DI FILIPPO VELTRI
Nel Pd Goffredo Bettini fonda «un’area di pensiero plurale», Paola De Micheli «un’associazione di cultura politica» e Marco Furfaro «una rete aperta». Tre nuove correnti che la pensano diversamente dalle otto già esistenti, però tutte e undici concordano con Letta su un punto: basta con le correnti! Aiuto che mi viene da ridere!
Basterebbe solo questo per delineare il quadro dell’attuale tragedia del Pd targato Letta. I sondaggi contano quel che contano e da tempo non intercettano i cambiamenti veri dell’animo politico degli elettori, soprattutto se fatti lontano dal clima preelettorale. Ma il sorpasso – registrato qualche giorno fa – del partito di Giorgia Meloni sul Pd dovrebbe far sobbalzare più di un sincero democratico. E non solo per gridare “Allarmi, son fascisti!”. Ma su quel fronte tutto tace.

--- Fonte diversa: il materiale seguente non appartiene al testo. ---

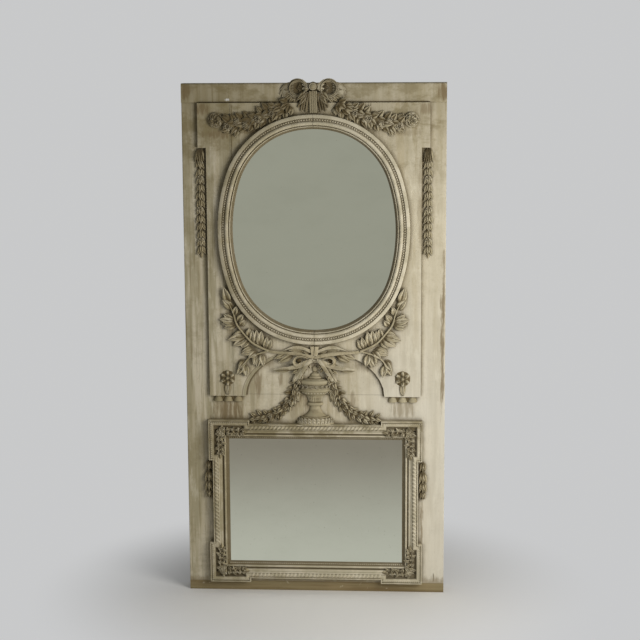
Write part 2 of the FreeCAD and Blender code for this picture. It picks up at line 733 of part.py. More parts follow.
def bow_knot():
    """Button, central band and two pleated tails."""
    back = FRONT - TOP_RAIL_PROUD
    low = PANEL_FRONT
    pieces = [
        bud(0, 2206, 18, back, 30, 10),
        plate([(-14, 2097), (14, 2097), (16, 2186), (-16, 2186)], low, 20),
        plate([(-16, 2140), (16, 2140), (22, 2200), (-22, 2200)], back, 32),
    ]
    for side in (-1, 1):
        tail = [(side * 12, 2172), (side * 30, 2180), (side * 62, 2150), (side * 58, 2100), (side * 14, 2094)]
        pieces.append(plate(tail, low, 8))
        for x in (24, 40, 55):
            pleat = [(side * (x * 0.55 + 6), 2168), (side * x, 2128), (side * x, 2100)]
            pieces.append(stem(pleat, 13, low, 16))
    return fused(pieces)


def urn_profile():
    """Half section of the urn as radius and height, from the foot up to the finial."""
    foot = [(82, FRAME_TOP), (78, 765), (62, 788), (45, 795), (31, 808), (24, 822), (21, 836)]
    cup = [(21, 836), (34, 841), (34, 849), (30, 854), (33, 872), (38, 884), (56, 895), (68, 906), (68, 938)]
    rim = [(72, 942), (72, 949), (66, 952)]
    lid = [(48, 952), (28, 955), (27, 964), (21, 967), (20, 976), (15, 979)]
    knob = [(9, 989), (14, 997), (12, 1006), (4, 1013)]
    return foot, cup + rim, lid + knob


def half_round(radius, z, lobes=0.0):
    """Flattened half-round section standing out of the ground; lobes shares the depth of its flutes."""
    steps = 10
    points = []
    for k in range(steps + 1):
        a = math.pi * k / steps
        size = radius * (1 - lobes if k % 2 else 1)
        points.append(vec(size * math.cos(a), FRONT - radius * URN_DEPTH * math.sin(a), z))
    return points


def urn():
    foot, bowl, lid = urn_profile()
    flute_low = 854
    flute_high = 884
    flute_depth = 0.09
    x = URN_HANDLE_X
    handle = ribbon([(x, 930), (x + 18, 946), (x + 26, 928), (x + 18, 910), (x, 907)], 9, FRONT - 6, 6, 9)
    keep("urn_foot", skin([half_round(r, z) for r, z in foot]))
    body = skin([half_round(r, z, flute_depth if flute_low <= z <= flute_high else 0) for r, z in bowl])
    keep("urn_bowl", main_solid(fused([body, handle, mirrored(handle)])))
    keep("urn_lid", skin([half_round(r, z) for r, z in lid]))


def guttae():
    """Three flared drops that hang from the lower edge of the raised panel."""
    drops = []
    for x in (SMALL_ROSE_X - GUTTA_PITCH, SMALL_ROSE_X, SMALL_ROSE_X + GUTTA_PITCH):
        rings = []
        for drop, half, proud in ((0, 13, 22), (5, 14, 24), (24, 20, 32)):
            z = PANEL_BOTTOM - drop
            bevel = half * 0.45
            rings.append([vec(x - half, FRONT, z), vec(x - half, FRONT - proud + bevel, z),
                          vec(x - half + bevel, FRONT - proud, z), vec(x + half - bevel, FRONT - proud, z),
                          vec(x + half, FRONT - proud + bevel, z), vec(x + half, FRONT, z)])
        drops.append(skin(rings))
    return Part.makeCompound(drops)


def both_sides(name, shape):
    keep("right_" + name, shape)
    keep("left_" + name, mirrored(shape))


def ornament():
    frame = [PARTS["frame_top_rail"], PARTS["frame_right_rail"], PARTS["frame_left_rail"]]
    ovals = [PARTS["right_oval_frame"], PARTS["left_oval_frame"]]
    panel = [PARTS[n + "_panel_board"] for n in ("right", "head", "foot", "left")]
    urn()
    urn_parts = [PARTS[n] for n in ("urn_foot", "urn_bowl", "urn_lid")]
    both_sides("top_rosette", rosette(ROSE_X, ROSE_Z, 41, PANEL_FRONT, 22, 6))
    rose = PARTS["right_top_rosette"]
    knot = scribed(bow_knot(), ovals + panel + [PARTS["top_rail"]])
    keep("bow_knot", knot)
    loop = scribed(bow_loop(), [knot] + panel)
    both_sides("bow_loop", loop)
    garland = scribed(upper_garland(), ovals + [rose, knot, loop])
    both_sides("upper_garland", garland)
    ribbon_piece = scribed(arch_ribbon(), ovals + panel + urn_parts)
    keep("arch_ribbon", ribbon_piece)
    both_sides("laurel_branch", scribed(laurel_branch(), ovals + [ribbon_piece]))
    both_sides("long_drop", long_drop())
    both_sides("short_drop", scribed(short_drop(), frame))
    both_sides("small_rosette", small_rosette())
    both_sides("guttae", guttae())
    both_sides("festoon", scribed(festoon(), urn_parts + frame + [ribbon_piece]))
    corner = scribed(acanthus_corner(), frame)
    middle = (FRAME_BOTTOM + FRAME_TOP) / 2
    lower = corner.mirror(vec(0, 0, middle), vec(0, 0, 1))
    both_sides("upper_acanthus", corner)
    both_sides("lower_acanthus", lower)


def main():
    carcass()
    back_frame()
    fixings()
    raised_panel()
    both_sides("oval_frame", oval_frame_half())
    lower_frame()
    glazing()
    ornament()
    os.makedirs("parts", exist_ok=True)
    for name, shape in PARTS.items():
        shape.exportStep("parts/" + name + ".step")


main()
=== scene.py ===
import json
import math
import random

import bmesh
import bpy
from mathutils import Matrix, Vector


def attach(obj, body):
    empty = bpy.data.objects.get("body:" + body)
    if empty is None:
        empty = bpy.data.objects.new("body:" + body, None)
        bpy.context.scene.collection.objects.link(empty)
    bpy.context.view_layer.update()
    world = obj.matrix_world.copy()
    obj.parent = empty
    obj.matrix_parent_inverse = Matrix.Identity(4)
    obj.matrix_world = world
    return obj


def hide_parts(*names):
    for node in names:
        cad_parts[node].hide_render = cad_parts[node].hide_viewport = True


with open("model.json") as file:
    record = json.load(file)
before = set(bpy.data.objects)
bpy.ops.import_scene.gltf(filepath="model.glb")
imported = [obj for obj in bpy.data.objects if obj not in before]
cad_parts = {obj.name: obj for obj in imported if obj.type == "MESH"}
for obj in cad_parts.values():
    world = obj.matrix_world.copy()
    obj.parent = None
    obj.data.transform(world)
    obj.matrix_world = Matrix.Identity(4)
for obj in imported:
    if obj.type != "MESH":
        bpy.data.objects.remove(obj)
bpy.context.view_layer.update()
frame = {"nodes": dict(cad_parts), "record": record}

# Trumeau mirror. Metres, +Z up, front towards -Y, origin at the centre of the sill's underside.

MM = 0.001

# Grounds that the carvings lie on, as y in millimetres
PANEL_FACE = -64
APRON_FACE = -46
TOP_RAIL_FACE = -52
KNOT_GROUND = -60
RIBBON_GROUND = -62
EAR_GROUND = -66

# Camera: the photograph's viewing angle, in a 640 by 640 picture
CAMERA_PLACE = (0.45, -6.816, 2.33)
CAMERA_YAW = 3.61
CAMERA_PITCH = -9.36
CAMERA_ROLL = 0.31
CAMERA_LENS = 90
CAMERA_SENSOR = 36

# Colours, as linear values
CREAM = (0.60, 0.535, 0.395)
CREAM_SHADE = (0.45, 0.38, 0.235)
CREAM_LIGHT = (0.70, 0.64, 0.49)
CHALK = (0.74, 0.72, 0.66)
TAUPE = (0.33, 0.285, 0.17)
# Brown of dirt, and of painted shade on the left and at the top
DIRT_AND_SHADE = (0.215, 0.170, 0.078)
# Dark brown of the wash in hollows and cracks, and of painted shade
SHADE_AND_WASH = (0.100, 0.070, 0.026)
UMBER = (0.19, 0.135, 0.062)
OLD_WOOD = (0.27, 0.215, 0.11)
OCHRE = (0.38, 0.29, 0.15)
IRON = (0.035, 0.03, 0.027)
RUST = (0.12, 0.055, 0.025)
SILVER = (0.88, 0.88, 0.85)
SILVER_CLOUD = (0.62, 0.63, 0.58)
SILVER_SPECK = (0.25, 0.24, 0.2)
FLOOR = (0.90, 0.88, 0.84)
FLOOR_SHADE = (0.66, 0.65, 0.62)
BACKGROUND = (0.58, 0.585, 0.59)
ROOM_IN_GLASS = (0.335, 0.343, 0.282)
FLOOR_IN_GLASS = (0.49, 0.505, 0.435)
FLOOR_FAR_IN_GLASS = (0.25, 0.235, 0.19)
FILL_COLOUR = (0.93, 0.96, 1.0)
KEY_COLOUR = (1.0, 0.99, 0.965)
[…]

Secondo segnale. Quella proliferazione di cui s’e’ detto sopra delle correnti interne, che in questi giorni hanno visto la nascita della formazione ispirata da Goffredo Bettini (le “Agorà democratiche”), quella di Anna Ascani (“Energia democratica”) e quella nata dall’iniziativa di diversi parlamentari come Marco Furfaro, Paola De Micheli e Nicola Oddati (“Prossima”). Tutte nate, e anche questo è singolare, con l’obiettivo di “unire il Pd”. Come se già quel partito non fosse balcanizzato – tra lo sgomento e l’impotenza dei militanti, anche quelli che hanno forti radici e passioni in quella casa – occupato a dividersi federazioni posti di potere e perfino sezioni, in preda a cacicchi territoriali vari stile De Luca. E non c’e’ solo lui!
Insomma del tutto disinteressato alla politica vera, quella che si fa nei territori. In bocca a chi considera questa la politica che conta, la parola “periferie”, una delle più gettonate nel caso di elezioni comunali e regionali, suona alle orecchie di chi vive nelle zone con più difficoltà sociali come una beffa e una bestemmia.

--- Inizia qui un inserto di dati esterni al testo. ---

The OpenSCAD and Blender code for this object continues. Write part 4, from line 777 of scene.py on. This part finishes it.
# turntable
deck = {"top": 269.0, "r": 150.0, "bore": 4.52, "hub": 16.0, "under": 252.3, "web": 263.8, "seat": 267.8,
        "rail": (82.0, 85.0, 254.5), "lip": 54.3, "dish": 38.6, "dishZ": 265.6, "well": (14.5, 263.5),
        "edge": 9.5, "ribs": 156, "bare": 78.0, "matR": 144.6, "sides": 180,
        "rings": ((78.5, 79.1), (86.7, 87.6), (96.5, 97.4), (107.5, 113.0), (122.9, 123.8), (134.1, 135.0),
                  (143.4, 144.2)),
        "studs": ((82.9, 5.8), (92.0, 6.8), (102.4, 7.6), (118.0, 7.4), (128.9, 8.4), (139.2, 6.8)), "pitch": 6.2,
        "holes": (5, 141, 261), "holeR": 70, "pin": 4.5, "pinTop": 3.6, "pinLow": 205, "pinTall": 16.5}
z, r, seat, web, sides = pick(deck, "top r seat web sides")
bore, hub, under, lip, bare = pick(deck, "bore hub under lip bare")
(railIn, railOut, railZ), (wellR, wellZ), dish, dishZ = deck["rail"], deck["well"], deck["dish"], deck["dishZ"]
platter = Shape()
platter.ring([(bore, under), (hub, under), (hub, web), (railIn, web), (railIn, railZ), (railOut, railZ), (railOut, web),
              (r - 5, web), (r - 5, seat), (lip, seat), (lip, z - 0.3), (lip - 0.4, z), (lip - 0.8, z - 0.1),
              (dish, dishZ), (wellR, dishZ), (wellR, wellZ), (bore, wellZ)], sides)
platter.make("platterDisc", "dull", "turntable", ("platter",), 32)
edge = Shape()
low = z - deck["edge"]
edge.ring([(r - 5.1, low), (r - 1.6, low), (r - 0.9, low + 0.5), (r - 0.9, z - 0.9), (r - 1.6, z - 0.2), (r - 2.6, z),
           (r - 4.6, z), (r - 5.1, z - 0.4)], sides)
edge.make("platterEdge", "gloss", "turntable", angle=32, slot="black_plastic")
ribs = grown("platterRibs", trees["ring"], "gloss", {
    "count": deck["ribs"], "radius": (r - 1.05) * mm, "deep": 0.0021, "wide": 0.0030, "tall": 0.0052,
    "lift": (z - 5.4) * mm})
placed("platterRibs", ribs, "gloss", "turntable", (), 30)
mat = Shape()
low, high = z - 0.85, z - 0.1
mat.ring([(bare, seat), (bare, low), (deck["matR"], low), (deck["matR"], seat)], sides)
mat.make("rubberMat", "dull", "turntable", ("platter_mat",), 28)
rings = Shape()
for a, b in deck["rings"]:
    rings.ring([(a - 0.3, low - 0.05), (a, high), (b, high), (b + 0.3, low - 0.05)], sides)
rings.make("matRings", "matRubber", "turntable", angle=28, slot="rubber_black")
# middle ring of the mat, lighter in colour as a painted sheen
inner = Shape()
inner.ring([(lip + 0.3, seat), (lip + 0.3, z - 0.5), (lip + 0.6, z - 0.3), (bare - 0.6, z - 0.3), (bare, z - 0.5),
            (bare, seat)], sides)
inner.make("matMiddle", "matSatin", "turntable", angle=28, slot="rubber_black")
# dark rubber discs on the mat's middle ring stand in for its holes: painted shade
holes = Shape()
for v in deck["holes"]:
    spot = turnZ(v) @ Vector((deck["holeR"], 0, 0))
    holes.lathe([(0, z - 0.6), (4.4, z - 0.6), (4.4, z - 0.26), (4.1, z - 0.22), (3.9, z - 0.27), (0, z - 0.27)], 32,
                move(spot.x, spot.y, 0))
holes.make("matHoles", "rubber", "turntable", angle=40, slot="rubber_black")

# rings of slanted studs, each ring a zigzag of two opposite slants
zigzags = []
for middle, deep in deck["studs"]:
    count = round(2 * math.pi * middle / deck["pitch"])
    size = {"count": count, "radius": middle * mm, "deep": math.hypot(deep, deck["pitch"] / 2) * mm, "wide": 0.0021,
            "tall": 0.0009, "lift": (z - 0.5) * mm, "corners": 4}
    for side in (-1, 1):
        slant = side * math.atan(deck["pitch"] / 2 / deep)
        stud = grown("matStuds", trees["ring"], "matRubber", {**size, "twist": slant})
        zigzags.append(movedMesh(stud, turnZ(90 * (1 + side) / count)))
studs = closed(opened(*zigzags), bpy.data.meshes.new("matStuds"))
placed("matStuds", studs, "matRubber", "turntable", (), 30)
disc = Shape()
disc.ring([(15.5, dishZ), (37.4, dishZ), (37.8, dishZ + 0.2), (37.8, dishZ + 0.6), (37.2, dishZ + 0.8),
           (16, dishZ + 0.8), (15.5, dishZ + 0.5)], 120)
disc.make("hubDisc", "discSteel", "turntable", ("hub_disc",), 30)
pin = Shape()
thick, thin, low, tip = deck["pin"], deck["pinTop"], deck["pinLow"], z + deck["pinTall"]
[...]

Terzo segnale. La debolezza di Enrico Letta. Il quale con grande generosità ha preso le redini di un Pd in grande difficoltà, sostituendo uno Zingaretti dimissionario perché indignato da quel che avveniva nelle ramificazioni del partito. Una generosità che rischia di fargli fare la fine del vaso di coccio, spintonato da questa o quella componente, senza riuscire a trovare una sintesi. Proprio lui che aveva detto, appena insediato, “Un partito che lavora per correnti come qui da noi non funziona. Dobbiamo superare insieme questa sclerotizzazione”. Una riforma annunciata, segnalata dall’analisi rigorosa e impietosa di Fabrizio Barca; una riforma auspicata da chi guardava (lo farà ancora?) a quel partito come almeno a un puntello democratico. Puntello di che? Al momento l’unica cosa che sembra andare bene e’ il suo libro, con la terza ristampa annunciata.

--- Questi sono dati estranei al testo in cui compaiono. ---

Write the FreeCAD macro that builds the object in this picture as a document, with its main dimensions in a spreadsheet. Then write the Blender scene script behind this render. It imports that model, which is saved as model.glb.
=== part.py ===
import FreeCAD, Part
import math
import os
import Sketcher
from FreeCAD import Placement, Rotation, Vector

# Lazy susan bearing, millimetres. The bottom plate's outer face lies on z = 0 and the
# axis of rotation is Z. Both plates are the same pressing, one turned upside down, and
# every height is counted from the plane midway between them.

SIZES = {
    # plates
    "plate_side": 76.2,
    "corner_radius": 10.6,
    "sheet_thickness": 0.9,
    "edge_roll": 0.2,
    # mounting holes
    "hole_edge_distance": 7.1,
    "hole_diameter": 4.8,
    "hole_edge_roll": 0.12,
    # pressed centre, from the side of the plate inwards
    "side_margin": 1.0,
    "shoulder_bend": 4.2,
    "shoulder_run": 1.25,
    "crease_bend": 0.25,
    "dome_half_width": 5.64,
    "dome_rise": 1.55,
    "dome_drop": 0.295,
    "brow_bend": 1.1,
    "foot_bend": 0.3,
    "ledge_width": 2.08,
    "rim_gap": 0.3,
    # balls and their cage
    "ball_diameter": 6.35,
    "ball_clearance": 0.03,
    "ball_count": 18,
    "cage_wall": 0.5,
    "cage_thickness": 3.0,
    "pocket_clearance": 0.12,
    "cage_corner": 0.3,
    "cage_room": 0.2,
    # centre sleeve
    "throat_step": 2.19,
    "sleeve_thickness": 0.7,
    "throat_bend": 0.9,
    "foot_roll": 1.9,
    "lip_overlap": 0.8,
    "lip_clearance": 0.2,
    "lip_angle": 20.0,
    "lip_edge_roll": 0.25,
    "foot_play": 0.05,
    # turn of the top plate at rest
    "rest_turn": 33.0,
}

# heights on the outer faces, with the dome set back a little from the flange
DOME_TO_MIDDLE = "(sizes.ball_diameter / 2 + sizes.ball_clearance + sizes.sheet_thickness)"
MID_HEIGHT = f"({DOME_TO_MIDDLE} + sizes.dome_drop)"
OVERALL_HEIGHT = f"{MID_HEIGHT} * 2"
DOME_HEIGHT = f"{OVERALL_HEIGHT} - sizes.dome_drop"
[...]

Lo spettacolo è insomma disperante. Altro che puntello, quel partito è quasi un ostacolo! Al puntoi da portare un noto intellettuale come Biagio de Giovanni ad grido disperato: Aridatece Zingaretti!
Basta poi vedere quel che avviene in preparazione delle amministrative di autunno di cui la Calabria e’ un fulgido esempio. Tra sordide lotte fratricide romane e locali; tra autocandidature poggiate sul nulla c’e’ una povertà estrema di energie e di idee da mettere in campo. Eppure dopo l’ultimo ritiro di Nicola Irto dalla corsa alla Presidenza il Pd (ma anche Leu e 5 Stelle) un candidato l’avrebbero gia’ pronto (e’ Enzo Ciconte) ma ancora tergiversano!
In questa situazione coltivare grandi speranze rischia, dunque, di essere un esercizio stucchevole, parolaio e ripetitivo. Quindi inutile. C’e’ bisogno di un nuovo contenitore e alla fine dell’era Draghi questo avverra’. Statene certi.